The answer is that they rely on average usage. The average customer doesn’t use anywhere near their full data allotment. Indeed, Dog and Bone’s own Audit and Review figures show that the vast majority of mobile data services use less than 10% of their monthly allotment. We deal primarily with larger fleets of devices, and the usual pattern is for the vast majority of users to use little to no data, and for a few to generate huge blowouts. It is for this reason that aggregated data plans provide enormous value. (For more on aggregation, see here. The basic message, however, is that it is almost always beneficial.)
The MVNO’s know this, and they are banking on the average customer using less data than will generate a loss. They calculate their prices accordingly. It’s a tricky balancing act, and there are serious consequences if the carrier gets it wrong. If the average data usage exceeds a certain breakpoint, then the carrier makes a net loss. The Acceptable Use Policy (AUP) is there to prevent this from happening.
For example, let’s say Vaya is paying 6c per Mb. In order for their $33 10Gb plan to make any money, the average monthly data use cannot exceed 660Mb ($33 / $0.05). If the data costs them 13.5c, then this data limit drops to about 244Mb per month. And this merely looks at the basic cost of the plans, and ignores any operating costs. In reality, Vaya will have set the breakpoint lower than that in order to make a profit. The margins in this sector remain extremely tight, and many MVNOs post losses until they've built a substantial customer base.
But what happens when some heavy users notice those great prices – 10Gb of 4G data at $33! – and decide to hop on board? These people are usually savvy, and use most of their data allowance without going over (excess usage at astronomical PAYG rates is a real windfall for carriers). Sudden those hair-fracture margins have disappeared entirely.
This is why Acceptable Use Policies exist for these carriers, and why they are enforced more stringently than they are by Layer One providers. Dog and Bone has dealt extensively with both Telstra and Optus on this matter, and they rarely ever enforce the AUP on business clients. We’ve had clients running multiple Unlimited SIMs through a GSM dialler – effectively slashing their fixed line spend to almost nothing – and the telco has told us they’re fine with it. But MVNO’s are operating at different economies of scale.
This explains why Kogan’s new, more explicit, AUP has such strict measures around data usage. The $29 plan might include 6Gb, but you’re certainly not allowed to use it however you want to.
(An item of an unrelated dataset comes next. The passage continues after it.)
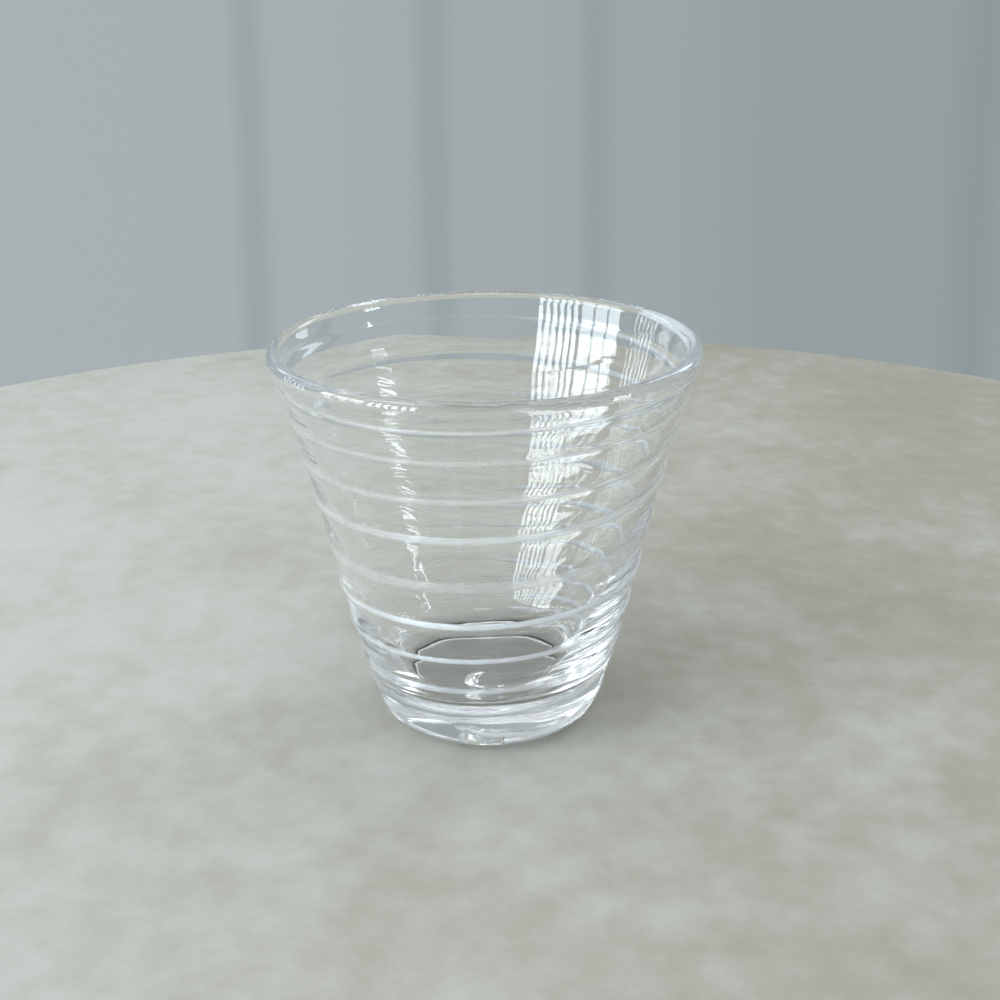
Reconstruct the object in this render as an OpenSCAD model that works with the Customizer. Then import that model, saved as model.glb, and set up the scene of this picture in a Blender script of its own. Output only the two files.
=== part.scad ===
// Hand-blown tumbler: a thick-based clear glass body wound with one trailed thread of white glass.
// Millimetres, +Z up, origin on the axis in the plane that the foot stands on.
// The body is one piece of glass, and the thread is one strand that climbs it from foot to lip.

/* [Body] */
// Diameter across the outside of the lip
rim_d = 88; // [76:1:104]
// Height from the standing plane to the top of the lip
glass_h = 82.4; // [68:0.4:100]
// Diameter of the foot where its rounding runs into the wall
foot_d = 48.7; // [42:0.1:58]
// Radius of the rounding round the foot
foot_round = 6.4; // [4:0.1:8]
// How far the lower wall swells outside a straight line from foot to lip
belly = 0.6; // [0:0.1:1.6]
// How far the upper wall draws in below the flare of the lip
waist = 1; // [0:0.1:2]

/* [Wall and lip] */
// Thickness of the wall at mid-height
wall_t = 2.3; // [1.6:0.1:3.2]
// Thickness of the heavy heel, where the wall leaves the foot
heel_t = 8; // [5:0.2:9]
// Thickness of the fire-polished lip, which is fully rounded
lip_t = 2.6; // [2:0.1:4]
// Height over which the wall thickens into the lip
lip_blend = 6; // [3:0.5:12]

/* [Base] */
// Height of the middle of the bowl's floor above the standing plane
base_t = 10.6; // [8:0.2:14]
// How far the middle of the floor sinks below its edge
floor_dip = 0.2; // [0.1:0.1:1.4]
// Radius of the rounding between the floor and the wall inside
floor_round = 4; // [2:0.5:6]
// Width of the flat ring that the foot stands on
ring_w = 0.8; // [0.6:0.1:3]
// Depth of the flat hollow inside the standing ring
kick = 0.7; // [0.4:0.1:2]
// Diameter of the dimple where the working rod was broken off
dimple_d = 8; // [6:0.5:14]
// How much further than the hollow the dimple goes in
dimple_depth = 1.2; // [0.4:0.1:2]

/* [Thread] */
// Width of the thread where it is broadest
thread_w = 2.6; // [1.6:0.1:3.6]
// How far the thread stands out from the wall
thread_relief = 0.5; // [0.2:0.05:1]
// Azimuth of the lower end, measured from the front towards +X
thread_start = -16; // [-60:1:60]
// Azimuth of the upper end, past the last turn's crossing of the front
thread_end = 128; // [40:1:150]
// How much higher a turn near the lip runs behind than in front
thread_lean = 3.2; // [0:0.1:5]
// Gap between the thread's flat side and the wall
thread_seat = 0.02; // [0.01:0.01:0.1]

/* [Hidden] */

// Height at which each turn crosses the front, from the foot up, of the glass's height
turn_height_shares = [0.063, 0.137, 0.206, 0.3, 0.402, 0.516, 0.645, 0.749, 0.851, 0.929, 0.985];
// Width of the thread at the same crossings, of its broadest width
turn_width_shares = [0.62, 0.62, 0.54, 0.52, 0.62, 1, 0.7, 0.56, 0.42, 0.42, 0.4];
// Width of the thread's two drawn-out ends, of its width there
tail_share = 0.3;
// Length of each drawn-out end, in degrees round the glass
tail_angle = 16;
// Section of the thread from its lower edge to its upper one: across, of the width, and out, of the relief
section_shares = [[-0.5, 0], [-0.4, 0.62], [-0.17, 1], [0.17, 1], [0.4, 0.62], [0.5, 0]];

wall_steps = 28;
arc_steps = 10;
rings_per_turn = 48;

rim_r = rim_d / 2;
foot_r = foot_d / 2;
lip_r = lip_t / 2;
// Centre of the lip's round section, and of the foot's rounding
lip_axis_r = rim_r - lip_r;
lip_axis_z = glass_h - lip_r;
foot_axis_r = foot_r - foot_round;
// The foot's rounding gives way to the wall where its side has turned this far up from flat
foot_turn = 70;
wall_r0 = foot_axis_r + foot_round * sin(foot_turn);
wall_z0 = foot_round * (1 - cos(foot_turn));
wall_z1 = lip_axis_z;
ring_in_r = foot_axis_r - ring_w;
dimple_r = dimple_d / 2;

// Outer radius at height z: the foot's rounding below, and a swelling and flaring wall above
function wall_share(z) = (z - wall_z0) / (wall_z1 - wall_z0);
// These make each bulge as far as its named size where it is furthest
function low_bulge(s) = s * (1 - s) * (1 - s) * 27 / 4;
function high_bulge(s) = s * s * (1 - s) * 27 / 4;
function wall_r(z) =
    z < wall_z0 ?
        foot_axis_r + sqrt(foot_round * foot_round - (foot_round - z) * (foot_round - z)) :
        let (s = wall_share(z))
        wall_r0 + (rim_r - wall_r0) * s + belly * low_bulge(s) - waist * high_bulge(s);

// Thickness of the wall at height z: much heavier at the heel, which thins fast, and a little at the lip
heel_fade = 5;
function smooth(s) = s < 0 ? 0 : s > 1 ? 1 : s * s * (3 - 2 * s);
function wall_thickness(z) =
    wall_t
    + (heel_t - wall_t) * pow(1 - min(max(wall_share(z), 0), 1), heel_fade)
    + (lip_t - wall_t) * smooth((z - lip_axis_z + lip_blend) / lip_blend);
function inner_r(z) = wall_r(z) - wall_thickness(z);

// The floor meets the wall inside in an arc that starts flat at the floor's edge and ends at the wall's slope
floor_edge_z = base_t + floor_dip;
floor_turn = 63;
floor_arc_top = floor_edge_z + floor_round * (1 - cos(floor_turn));
floor_flat_r = inner_r(floor_arc_top) - floor_round * sin(floor_turn);

// Outline of the body from the middle of the underside, round the foot and lip, to the middle of the floor
function arc(cr, cz, radius, from, to) = [
    for (i = [0 : arc_steps])
        let (a = from + (to - from) * i / arc_steps)
        [cr + radius * cos(a), cz + radius * sin(a)]
];
dimple_points = [
    for (i = [0 : arc_steps - 1])
        let (s = i / arc_steps)
        [dimple_r * s, kick + dimple_depth * (1 - s * s)]
];
// The hollow is nearly flat and turns down steeply at the ring, so its points are set closer there
kick_power = 20;
kick_points = [
    for (i = [0 : arc_steps])
        let (s = 1 - pow(1 - i / arc_steps, 2))
        [dimple_r + (ring_in_r - dimple_r) * s, kick * (1 - pow(s, kick_power))]
];
foot_points = arc(foot_axis_r, foot_round, foot_round, -90, foot_turn - 90);
outer_points = [
    for (i = [1 : wall_steps - 1])
        let (z = wall_z0 + (wall_z1 - wall_z0) * i / wall_steps)
        [wall_r(z), z]
];
lip_points = arc(lip_axis_r, lip_axis_z, lip_r, 0, 180);
inner_points = [
    for (i = [1 : wall_steps - 1])
        let (z = wall_z1 + (floor_arc_top - wall_z1) * i / wall_steps)
        [inner_r(z), z]
];
floor_arc_points = arc(floor_flat_r, floor_edge_z + floor_round, floor_round, floor_turn - 90, -90);
floor_points = [
    for (i = [1 : arc_steps])
        let (s = 1 - i / arc_steps)
        [floor_flat_r * s, floor_edge_z - floor_dip * (1 - s * s)]
];

// Path of the thread: height and width at an angle counted from the lowest crossing of the front
turns = len(turn_height_shares) - 1;
last_angle = (turns - 1) * 360 + thread_end;
ring_count = ceil((last_angle - thread_start) / 360 * rings_per_turn);
function ring_angle(i) = thread_start + (last_angle - thread_start) * i / ring_count;
// A smooth curve through the table's entries, which keeps going straight past either end
function through(list, u) =
    let (
        i = min(max(floor(u), 0), len(list) - 2),
        t = u - i,
        a = i > 0 ? list[i - 1] : 2 * list[0] - list[1],
        b = list[i],
        c = list[i + 1],
        d = i < len(list) - 2 ? list[i + 2] : 2 * c - b
    )
    t < 0 ?
        b + (c - b) * t :
        b + (c - a) / 2 * t + (2 * a - 5 * b + 4 * c - d) / 2 * t * t + (3 * b - a - 3 * c + d) / 2 * t * t * t;
function base_height(angle) = glass_h * through(turn_height_shares, angle / 360);
function thread_z(angle) =
    let (z = base_height(angle))
    z + thread_lean * z / glass_h * (1 - cos(angle)) / 2;
function tail(angle) =
    let (from_end = min(angle - thread_start, last_angle - angle))
    tail_share + (1 - tail_share) * smooth(from_end / tail_angle);
function thread_width(angle) = thread_w * through(turn_width_shares, angle / 360) * tail(angle);

// One ring of the thread. The front is towards -Y, and the chord between rings clears the round wall
chord_gain = 1 / cos(180 / rings_per_turn);
function thread_ring(i) =
    let (
        angle = ring_angle(i),
        z = thread_z(angle),
        w = thread_width(angle),
        out = thread_relief * tail(angle)
    )
    [
        for (p = section_shares)
            let (
                pz = z + w * p[0],
                r = (wall_r(pz) + thread_seat) * chord_gain + out * p[1]
            )
            [r * sin(angle), -r * cos(angle), pz]
    ];
thread_rings = [for (i = [0 : ring_count]) thread_ring(i)];
sides = len(section_shares);

// Faces are triangles: two for each side between rings, and a fan at each end
thread_faces = [
    for (i = [0 : ring_count - 1])
        for (k = [0 : sides - 1])
            let (
                a = i * sides + k,
                b = i * sides + (k + 1) % sides,
                c = a + sides,
                d = b + sides
            )
            each [[a, b, d], [a, d, c]],
    for (k = [1 : sides - 2]) [0, k + 1, k],
    for (k = [1 : sides - 2])
        let (e = ring_count * sides)
        [e, e + k, e + k + 1]
];

// Least distance between points of one turn and of the turn above it
near_rings = 3;
turn_gaps = [
    for (i = [0 : ring_count - rings_per_turn])
        for (j = [-near_rings : near_rings])
            let (m = i + rings_per_turn + j)
            if (m <= ring_count)
                for (p = thread_rings[i])
                    for (q = thread_rings[m])
                        norm(p - q)
];

module glass_body() {
    color([0.86, 0.9, 0.91, 0.45])
        rotate_extrude($fn = 96)
            polygon(concat(
                dimple_points, kick_points, foot_points, outer_points,
                lip_points, inner_points, floor_arc_points, floor_points
            ));
}

module white_thread() {
    echo(least_gap_between_turns = min(turn_gaps));
    color([0.92, 0.93, 0.97])
        polyhedron(points = [for (ring = thread_rings) each ring], faces = thread_faces, convexity = 10);
}

glass_body();
white_thread();
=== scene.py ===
"""Hand-blown tumbler wound with one trailed thread of white glass, standing on a round pale table top."""

import math

import bmesh
import bpy
from bpy.props import FloatProperty, FloatVectorProperty, PointerProperty
from mathutils import Matrix, Vector, noise


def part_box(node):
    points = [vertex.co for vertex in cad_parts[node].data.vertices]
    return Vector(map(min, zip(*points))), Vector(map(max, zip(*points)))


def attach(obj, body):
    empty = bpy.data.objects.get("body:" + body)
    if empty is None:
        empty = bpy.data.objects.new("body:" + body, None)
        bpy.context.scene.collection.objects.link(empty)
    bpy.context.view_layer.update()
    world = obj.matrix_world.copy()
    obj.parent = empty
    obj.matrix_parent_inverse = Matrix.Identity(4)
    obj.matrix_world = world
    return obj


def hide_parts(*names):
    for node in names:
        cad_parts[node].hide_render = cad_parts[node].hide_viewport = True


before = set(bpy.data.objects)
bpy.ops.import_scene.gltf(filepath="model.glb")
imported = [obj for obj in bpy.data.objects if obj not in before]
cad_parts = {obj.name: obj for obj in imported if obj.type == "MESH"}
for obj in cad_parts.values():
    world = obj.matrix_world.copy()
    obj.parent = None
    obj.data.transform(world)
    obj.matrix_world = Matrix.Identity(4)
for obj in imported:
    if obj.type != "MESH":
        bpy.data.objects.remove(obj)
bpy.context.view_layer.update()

bl_info = {
    "name": "Spiral Thread Tumbler",
    "version": (1, 0, 0),
    "blender": (4, 5, 0),
    "location": "View3D > Sidebar > Tumbler",
    "description": "Builds a hand-blown tumbler with a trailed spiral thread and a small studio stage",
    "category": "Add Mesh",
}

MM = 0.001
GLASS_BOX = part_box("glass_body")
# The lip's diameter in millimetres, from the nearest side of the CAD body, which is slightly off round
RIM_D = 2 * min(-GLASS_BOX[0][0], GLASS_BOX[1][0], -GLASS_BOX[0][1], GLASS_BOX[1][1]) / MM


def linear(code):
    """The linear colour of an sRGB hex value such as "c8d0d4"."""
    channels = [int(code[i : i + 2], 16) / 255 for i in (0, 2, 4)]
    return tuple(c / 12.92 if c <= 0.04045 else ((c + 0.055) / 1.055) ** 2.4 for c in channels)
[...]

Indeed, the policy states that a customer will violate the policy either by using more than 1Gb in a single day, or by using more than 400Mb for three consecutive days. That’s pretty strict, and mostly explains the recent troubles that have been reported extensively. About 200 Kogan customers were unable to renew their service as a result (although Kogan insists the decision was made by ISPOne). Many users are also claiming that the speed on the service has now been throttled (to about 1.8Mbps).
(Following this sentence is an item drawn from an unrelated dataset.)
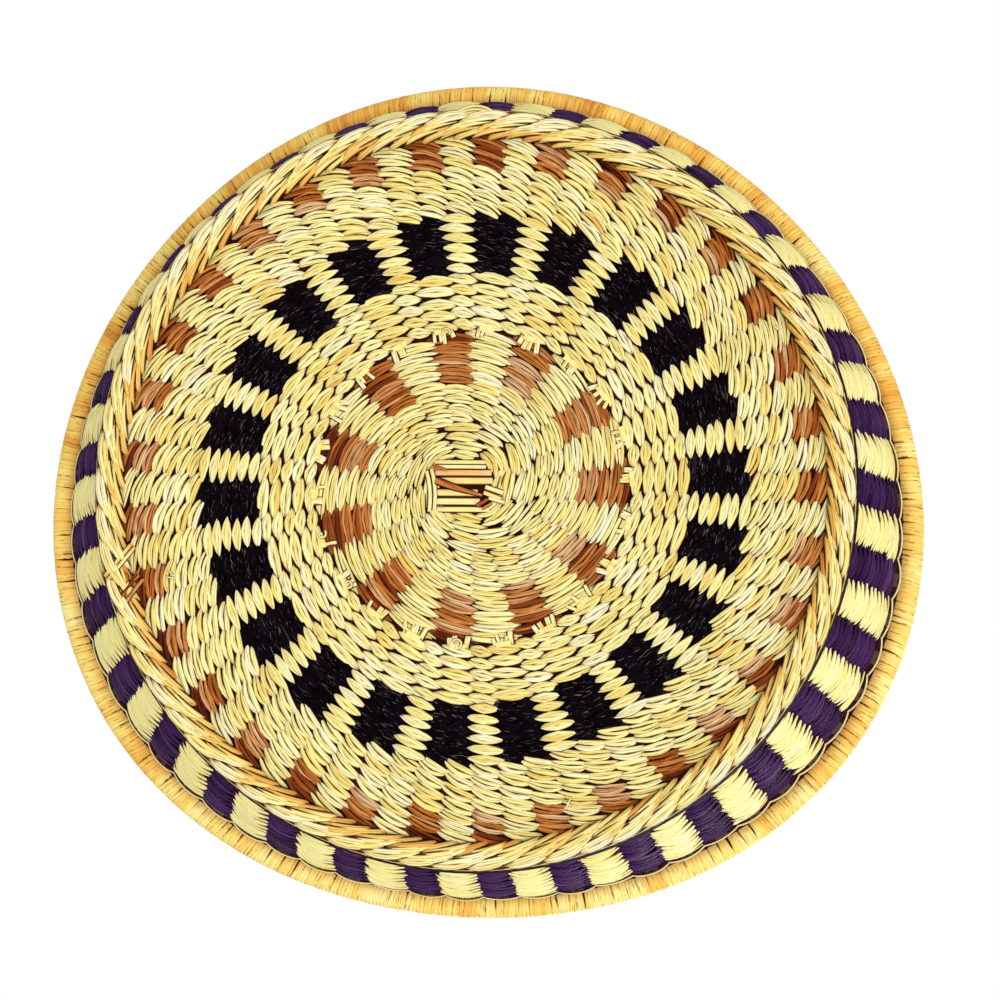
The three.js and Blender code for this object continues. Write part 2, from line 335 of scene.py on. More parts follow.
def modelStraw(name, shape):
    bpy.ops.object.select_all(action="DESELECT")
    stations = shape["stations"]
    girths = shape["girths"]
    bpy.ops.mesh.primitive_circle_add(
        vertices=strawSides, radius=girths[0] / 2, fill_type="NGON",
        location=(stations[0], 0, 0), rotation=(0, math.pi / 2, 0),
    )
    straw = bpy.context.active_object
    straw.name = name
    bpy.ops.object.transform_apply(location=True, rotation=True, scale=True)
    bpy.ops.object.mode_set(mode="EDIT")
    bpy.ops.mesh.select_all(action="SELECT")
    for i in range(1, len(stations)):
        step = stations[i] - stations[i - 1]
        bpy.ops.mesh.extrude_region_move(TRANSFORM_OT_translate={"value": (step, 0, 0)})
        ratio = girths[i] / girths[i - 1]
        bpy.ops.transform.resize(value=(1, ratio, ratio), center_override=(stations[i], 0, 0))
    bpy.ops.mesh.select_all(action="SELECT")
    bpy.ops.mesh.normals_make_consistent(inside=False)
    bpy.ops.object.mode_set(mode="OBJECT")
    return takeSeed(straw)


def takeSeed(source):
    # the model's points and faces, kept for its copies
    mesh = source.data
    points = np.zeros(len(mesh.vertices) * 3)
    mesh.vertices.foreach_get("co", points)
    faces = [list(polygon.vertices) for polygon in mesh.polygons]
    seed = {"points": points.reshape(-1, 3), "faces": faces}
    bpy.data.objects.remove(source)
    return seed


leafSeed = modelStraw("leafStraw", leafShape)
pillowSeed = modelStraw("pillowStraw", pillowShape)
diamondSeed = modelStraw("diamondStraw", diamondShape)
barSeed = modelStraw("barStraw", barShape)
curlSeed = modelStraw("curlStraw", curlShape)


def seedAxes(seed):
    # the seed's coordinates as rows, so that one row for each copy spreads over them
    return (seed["points"][None, :, i] for i in range(3))


def bundleOf(tone, low=0.0, high=0.0):
    # a straw's tone and whether its low and its high side lie at the edge of its bundle,
    # where painted outline shade goes
    tone = np.asarray(tone, float)
    return np.stack([tone, low + 0 * tone, high + 0 * tone], axis=-1)


def copySeed(name, seed, places, bundle, finish):
    # places holds every copy's points; bundle holds its tone and whether its two sides get painted
    # shade
    copies, count = places.shape[:2]
    corners = np.concatenate([np.array(face) for face in seed["faces"]])
    starts = np.cumsum([0] + [len(face) for face in seed["faces"]])[:-1]
    shift = np.arange(copies)[:, None]
    allCorners = (corners[None, :] + shift * count).ravel().astype(np.int32)
    allStarts = (starts[None, :] + shift * len(corners)).ravel().astype(np.int32)
    mesh = bpy.data.meshes.new(name)
    mesh.vertices.add(copies * count)
    mesh.vertices.foreach_set("co", places.reshape(-1).astype(np.float32))
    mesh.loops.add(len(allCorners))
    mesh.loops.foreach_set("vertex_index", allCorners)
    mesh.polygons.add(len(allStarts))
    mesh.polygons.foreach_set("loop_start", allStarts)
    mesh.update(calc_edges=True)
    along = seed["points"][:, 0] + 0.5
    across = seed["points"][:, 1] + 0.5
    layer = mesh.uv_layers.new(name="strawMap")
    uv = np.stack([along[corners], across[corners]], axis=-1)
    layer.data.foreach_set("uv", np.tile(uv, (copies, 1)).ravel())
    kept = mesh.attributes.new("strawBundle", "FLOAT_VECTOR", "POINT")
    kept.data.foreach_set("vector", np.repeat(bundle, count, axis=0).ravel().astype(np.float32))
    mesh.materials.append(finishes[finish])
    mesh.polygons.foreach_set("use_smooth", np.ones(len(allStarts), bool))
    mesh.validate()
    piece = bpy.data.objects.new(name, mesh)
    bpy.context.scene.collection.objects.link(piece)
    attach(piece, "root")
    return piece


# Straw finishes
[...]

Here are Dog and Bone we are broadly sympathetic to the view that anyone advertising 6Gb of data should provide 6Gb of data, and not stipulate how you’re allowed to use it. Nonetheless, these very cheap plans would not be possible if everyone used their full allowance. They are possible only because the average usage remains below the point at which it is no longer cost effective for the MVNO to provide it. If pricing was based on the idea that everyone uses all of their data allowance each month, then a $33 plan would provide 660Mb of data at best. I don’t think anyone wants to see that. Indeed, it is the power users that would be most affected by such a change.
It is the power users that have the biggest impact. According to ISPOne's own AUP (see section 8. Traffic Management Policy), 5% of users tend to use about 70% of the data. Removing the heavy users, or limiting their usage, frees up an enormous amount of resources. Those 5% of users are well within their rights to complain, since they are justified in feeling they’ve been misled.
Of course it is necessary for any business to assume that not every customer will do a certain thing. ISPs can only offer 200Gb download limits so cheaply on ADSL plans based on the knowledge that not every will use that much each month. An all-you-can-eat buffet assumes that not every customer will be a Sumo wrestler. Of course, this analogy is not perfect – I understand that, and as I say, I agree that imposing small print conditions in the Acceptable Use Policy is a bad way to go about things. But it’s also worth bearing in mind that the 200 customers that Kogan lost – although they’ve since been gifted a $50 voucher each – represented only a tiny proportion of their entire customer base, and most users will never come up against the AUP at all.
In summary: MVNOs certainly indulge in misleading advertising, and offer a service whose limits aren’t properly made clear, and in many cases aren’t provided at all. Some users come up against these limits while acting well within their rights, and are summarily penalised. The limits should be made much clearer (and terms like 'Unlimited' certainly don't help). Nevertheless, these limits – hopefully defined in the AUP – are necessary for the cheap plans to be available at all, for anyone.